All surplus income now payable

Previously, bankrupts would typically pay 50%-70% of their disposable income to their creditors for three years. In other words, he or she could keep hold of a decent chunk of the money left over every month.

But the new Insolvency Service guidelines state: “Normally you will be expected to pay all of your disposable income every month as your IPA or IPO payment. So the more disposable income you have, the more you have to pay.”

Another official document puts it more bluntly: “The bankrupt no longer retains any of the remaining surplus income once all their reasonable household expenditure is accounted for.”

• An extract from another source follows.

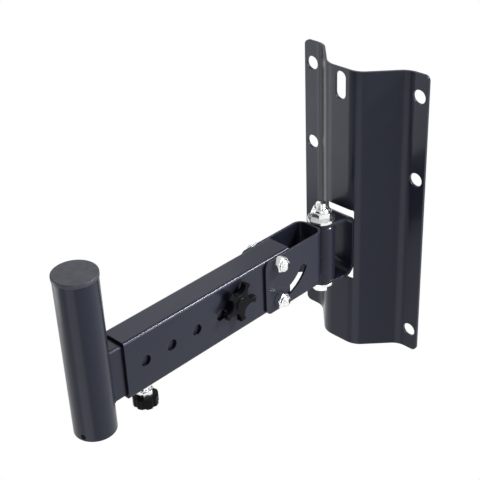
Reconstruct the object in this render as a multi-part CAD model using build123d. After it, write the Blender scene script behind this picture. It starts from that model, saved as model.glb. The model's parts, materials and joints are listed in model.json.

Rent or mortgage payments that are appropriate for where you live and the size of your family, plus heating and lighting, are all likely to be deemed reasonable expenses, the Insolvency Service says.

Critics

One of those sharply critical of the new regime is Neil Faulkner. Writing on the lovemoney.com website, he says: “Bankrupts now face a typical three years of misery … forcing them under crisis to consider unlicensed loan sharks, and discouraging hard work or productivity. The net result of this badly calculated new policy is likely to be debilitating misery.”

Graham Horne, deputy inspector general of the Insolvency Service, says it had been keen to bring its policies in line with what happens with Individual Voluntary Arrangements, which allow people to restructure their debts and avoid bankruptcy.

“It used to be that the bankrupt could retain a surplus over and above what he needed to live on. That didn’t seem fair to creditors,” he says.

James Falla agrees. “I believe that with this change in the rules, the Insolvency Service has tried to bring in some parity between what someone might have to pay in an individual voluntary arrangement compared to bankruptcy. It is designed to change the view that bankruptcy is somehow an easy option” he said.

Horne points to the fact that bankrupts and their dependents will be granted an “allowance” of £10 a month to cover “sundries and emergencies”. So a family of four would have £40.